** START AVAILABLE RECORDS **

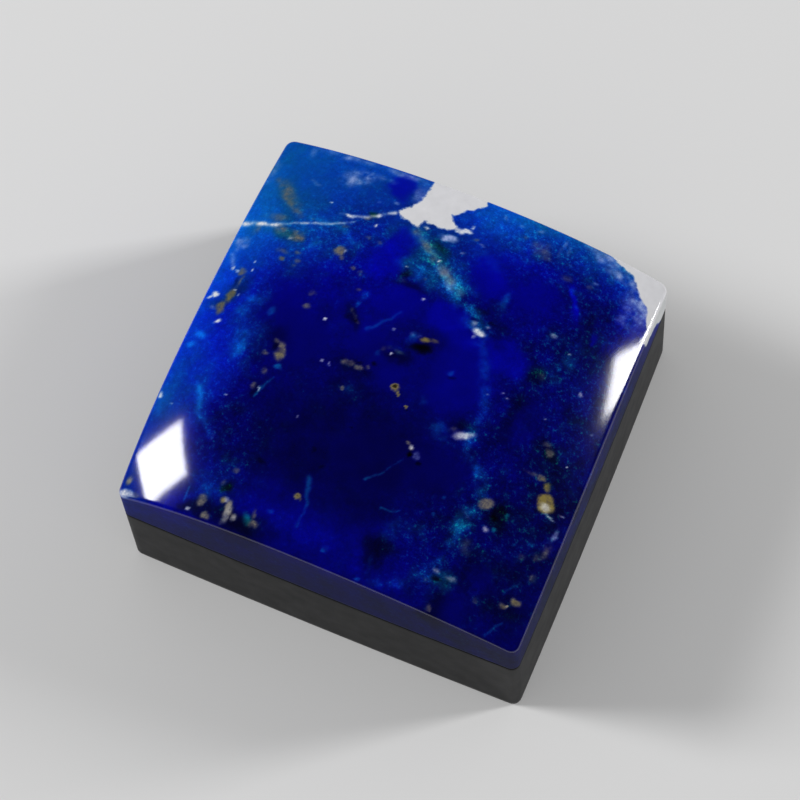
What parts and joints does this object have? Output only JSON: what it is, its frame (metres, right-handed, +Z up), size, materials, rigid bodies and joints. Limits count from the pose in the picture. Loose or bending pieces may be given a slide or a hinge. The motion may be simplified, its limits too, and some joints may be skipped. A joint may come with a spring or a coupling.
{
  "type": "polished lapis lazuli tile on a base block",
  "caption": "Square polished lapis lazuli tile with a low domed top, bonded flush on a black straight-sided base block.",
  "frame": {"origin": "middle of the base block's flat underside", "axes": "+Z up through the middle of the stone, -Y towards the front of the tile, +X to its right"},
  "size_m": [0.0186, 0.0184, 0.01],
  "materials": {
    "lapis": "polished, ultramarine blue with white calcite and small pyrite grains",
    "block": "satin black with fine upright lines"
  },
  "bodies": {
    "root": {"lapis_tile": "lapis", "base_block": "block"}
  },
  "joints": []
}
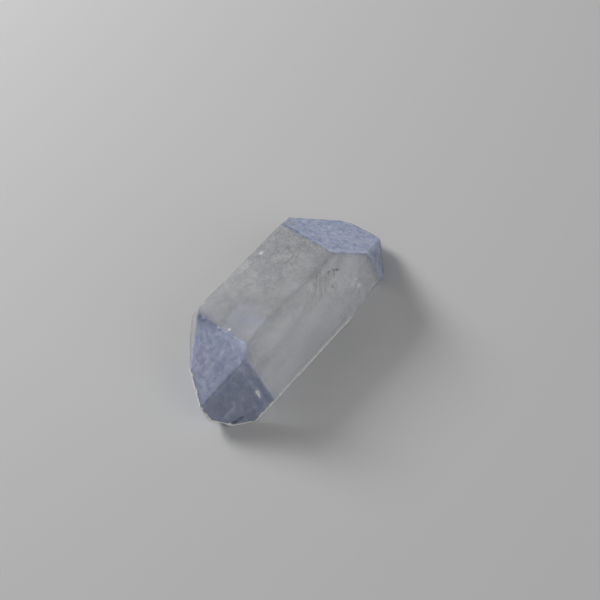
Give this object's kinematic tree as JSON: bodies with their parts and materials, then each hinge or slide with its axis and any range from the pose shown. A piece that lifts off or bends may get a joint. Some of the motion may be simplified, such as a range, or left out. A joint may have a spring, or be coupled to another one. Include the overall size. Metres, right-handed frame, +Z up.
{
  "type": "dumortierite quartz crystal",
  "caption": "Loose doubly terminated quartz crystal, six-sided and flattened, clear grey with pale blue faces at both ends, lying on a side face.",
  "frame": {"origin": "on the surface the crystal lies on, under the middle of its bounding box", "axes": "+X along the crystal's long axis towards the paler blue end, +Z up, out of the top side face; the bottom side face lies on the surface"},
  "size_m": [0.0236, 0.0098, 0.0064],
  "materials": {
    "quartz": "satin natural crystal faces, clear grey body with a milky haze, blue just under the faces of both ends"
  },
  "bodies": {
    "root": {"crystal": "quartz"}
  },
  "joints": []
}
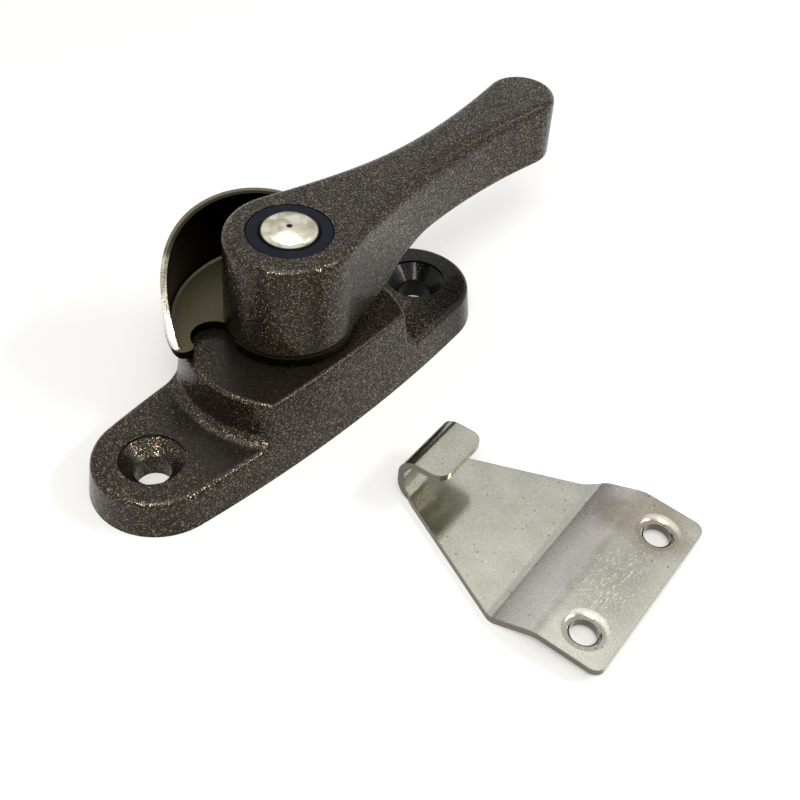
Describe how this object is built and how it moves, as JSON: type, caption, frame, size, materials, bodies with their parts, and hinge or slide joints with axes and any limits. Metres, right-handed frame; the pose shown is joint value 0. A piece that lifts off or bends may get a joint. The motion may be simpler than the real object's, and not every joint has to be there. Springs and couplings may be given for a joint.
{
  "type": "crescent lock",
  "caption": "Crescent lock for a sliding sash: cast base, lever with a deep hub, pressed crescent cam and a separate sheet keeper with a rolled hook.",
  "frame": {"origin": "on the base's mounting face, midway between its two screw holes", "axes": "+X along the base towards the end of the lever, +Y towards the crescent, +Z away from the mounting face"},
  "size_m": [0.0937, 0.0821, 0.0297],
  "materials": {
    "bronze_paint": "metallic",
    "plated_steel": "satin",
    "nickel": "polished",
    "black_plastic": "matte",
    "stainless": "satin",
    "white_plastic": "matte",
    "bearing_bronze": "satin",
    "spring_steel": "satin",
    "rivet_steel": "satin"
  },
  "bodies": {
    "base": {"base": "bronze_paint", "pivot_bush": "bearing_bronze", "thrust_washer": "white_plastic", "detent_spring": "spring_steel", "spring_rivets": "rivet_steel"},
    "rotor": {"lever": "bronze_paint", "crescent_cam": "plated_steel", "pivot_pin": "nickel", "pin_collar": "black_plastic", "disc_springs": "spring_steel", "index_cam": "plated_steel", "backing_washer": "plated_steel"},
    "keeper": {"keeper": "stainless"}
  },
  "joints": [
    {"name": "lever_turn", "type": "hinge", "parent": "base", "child": "rotor", "pos_m": [0, 0.001, 0.0128], "axis": [0, 0, 1], "range_deg": [-180, 0]},
    {"name": "keeper_slide", "type": "slide", "parent": "base", "child": "keeper", "axis": [0.0932, -0.9956, 0], "range_m": [0, 0.03]}
  ]
}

** END AVAILABLE RECORDS **

- [WORK TO DO]: Copy each line of the data exactly, leaving nothing out.

- [ANSWER TO THE TASK]:
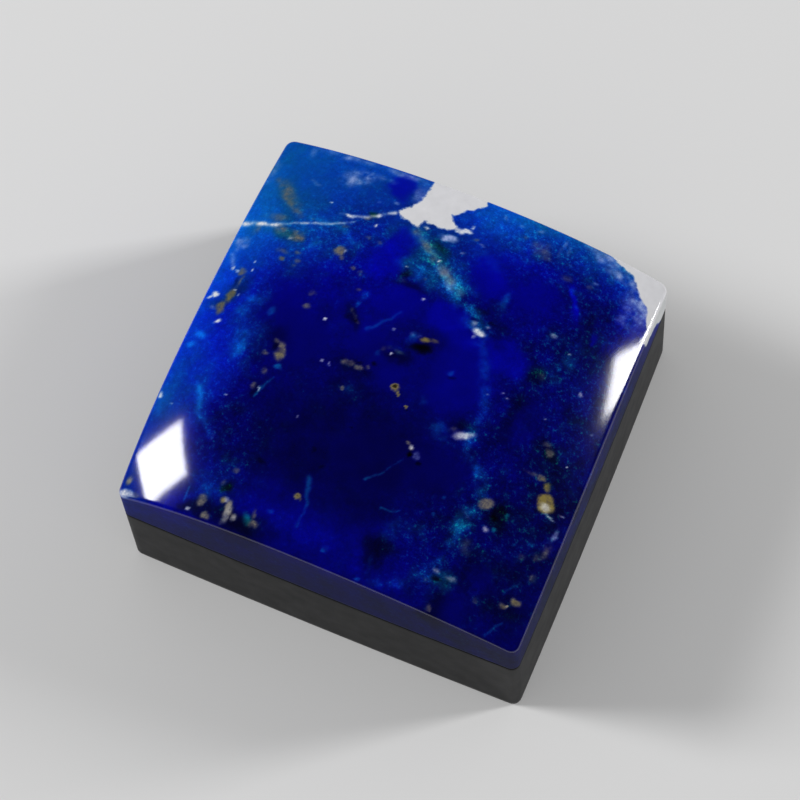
What parts and joints does this object have? Output only JSON: what it is, its frame (metres, right-handed, +Z up), size, materials, rigid bodies and joints. Limits count from the pose in the picture. Loose or bending pieces may be given a slide or a hinge. The motion may be simplified, its limits too, and some joints may be skipped. A joint may come with a spring or a coupling.
{
  "type": "polished lapis lazuli tile on a base block",
  "caption": "Square polished lapis lazuli tile with a low domed top, bonded flush on a black straight-sided base block.",
  "frame": {"origin": "middle of the base block's flat underside", "axes": "+Z up through the middle of the stone, -Y towards the front of the tile, +X to its right"},
  "size_m": [0.0186, 0.0184, 0.01],
  "materials": {
    "lapis": "polished, ultramarine blue with white calcite and small pyrite grains",
    "block": "satin black with fine upright lines"
  },
  "bodies": {
    "root": {"lapis_tile": "lapis", "base_block": "block"}
  },
  "joints": []
}
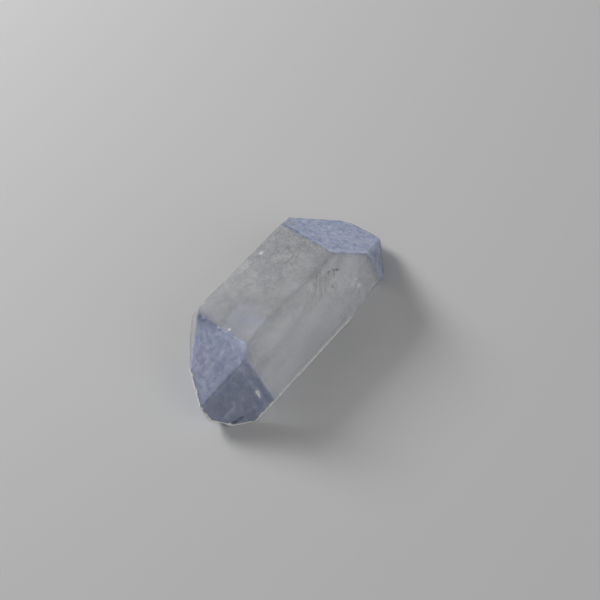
Give this object's kinematic tree as JSON: bodies with their parts and materials, then each hinge or slide with its axis and any range from the pose shown. A piece that lifts off or bends may get a joint. Some of the motion may be simplified, such as a range, or left out. A joint may have a spring, or be coupled to another one. Include the overall size. Metres, right-handed frame, +Z up.
{
  "type": "dumortierite quartz crystal",
  "caption": "Loose doubly terminated quartz crystal, six-sided and flattened, clear grey with pale blue faces at both ends, lying on a side face.",
  "frame": {"origin": "on the surface the crystal lies on, under the middle of its bounding box", "axes": "+X along the crystal's long axis towards the paler blue end, +Z up, out of the top side face; the bottom side face lies on the surface"},
  "size_m": [0.0236, 0.0098, 0.0064],
  "materials": {
    "quartz": "satin natural crystal faces, clear grey body with a milky haze, blue just under the faces of both ends"
  },
  "bodies": {
    "root": {"crystal": "quartz"}
  },
  "joints": []
}
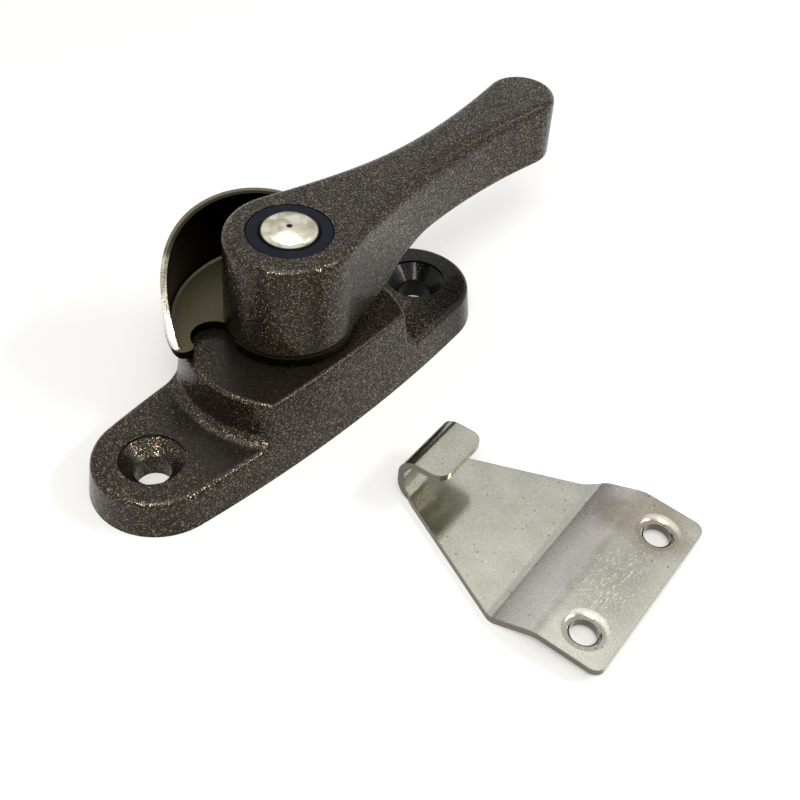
Describe how this object is built and how it moves, as JSON: type, caption, frame, size, materials, bodies with their parts, and hinge or slide joints with axes and any limits. Metres, right-handed frame; the pose shown is joint value 0. A piece that lifts off or bends may get a joint. The motion may be simpler than the real object's, and not every joint has to be there. Springs and couplings may be given for a joint.
{
  "type": "crescent lock",
  "caption": "Crescent lock for a sliding sash: cast base, lever with a deep hub, pressed crescent cam and a separate sheet keeper with a rolled hook.",
  "frame": {"origin": "on the base's mounting face, midway between its two screw holes", "axes": "+X along the base towards the end of the lever, +Y towards the crescent, +Z away from the mounting face"},
  "size_m": [0.0937, 0.0821, 0.0297],
  "materials": {
    "bronze_paint": "metallic",
    "plated_steel": "satin",
    "nickel": "polished",
    "black_plastic": "matte",
    "stainless": "satin",
    "white_plastic": "matte",
    "bearing_bronze": "satin",
    "spring_steel": "satin",
    "rivet_steel": "satin"
  },
  "bodies": {
    "base": {"base": "bronze_paint", "pivot_bush": "bearing_bronze", "thrust_washer": "white_plastic", "detent_spring": "spring_steel", "spring_rivets": "rivet_steel"},
    "rotor": {"lever": "bronze_paint", "crescent_cam": "plated_steel", "pivot_pin": "nickel", "pin_collar": "black_plastic", "disc_springs": "spring_steel", "index_cam": "plated_steel", "backing_washer": "plated_steel"},
    "keeper": {"keeper": "stainless"}
  },
  "joints": [
    {"name": "lever_turn", "type": "hinge", "parent": "base", "child": "rotor", "pos_m": [0, 0.001, 0.0128], "axis": [0, 0, 1], "range_deg": [-180, 0]},
    {"name": "keeper_slide", "type": "slide", "parent": "base", "child": "keeper", "axis": [0.0932, -0.9956, 0], "range_m": [0, 0.03]}
  ]
}